Stephen’s undergraduate course at Oxford led him to a dual degree in English and classics. His focus was poetry. He especially liked the period of English writing from 1550 to 1650, when the ancient classics had perhaps their most obvious influence on what was being written and created in English. Translations from the Greek and Latin authors were popular—with some, such as Chapman’s Homer, notably appearing as English verse quite different in style from the originals. That was because later Tudor and Stuart writers loved playing around with language; constructing new meters, verse styles, and rhyming schemes; and enriching them with rhetorical devices, puns, and double entendres to amuse their readers, as when Hamlet tells Ophelia “get thee to a nunnery,” which could be directing her to either a convent or a brothel. They decorated their sentences the way an interior decorator styled a fine sitting room. Stephen also had a soft spot for the nineteenth-century young Romantic poets—Byron, Shelley, and Keats—because they were also worshippers of the classics, creating their own latter-day epics, cantos, and odes.

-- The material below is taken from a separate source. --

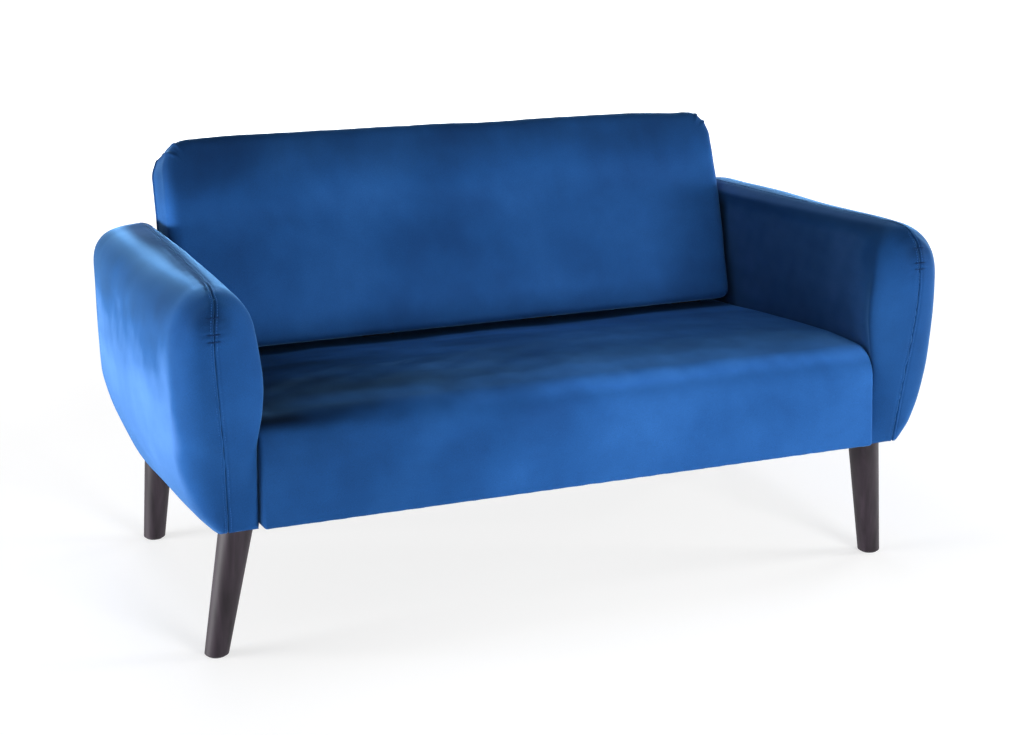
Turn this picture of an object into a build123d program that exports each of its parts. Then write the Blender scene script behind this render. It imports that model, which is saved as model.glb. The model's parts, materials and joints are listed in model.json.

In those college days, it hadn’t seemed to Stephen that his concentration in classics was an obscure, tiny backwater for twentieth-century study. The university was divided up into about forty supportive residential colleges, each with its own quadrangles, libraries, dining halls, and grounds for scholars. Magdalen College was his home. It housed about four hundred undergraduates and two hundred graduate students, and even with scores of possible concentrations, about a dozen of his fellow Magdalen undergrads were also neck deep into classics. And his classics tutor was based there as well. Besides, the rest of his studies were concentrated in the English department, one of the largest in the school. So in that small world at Oxford, he was a mainstream scholar.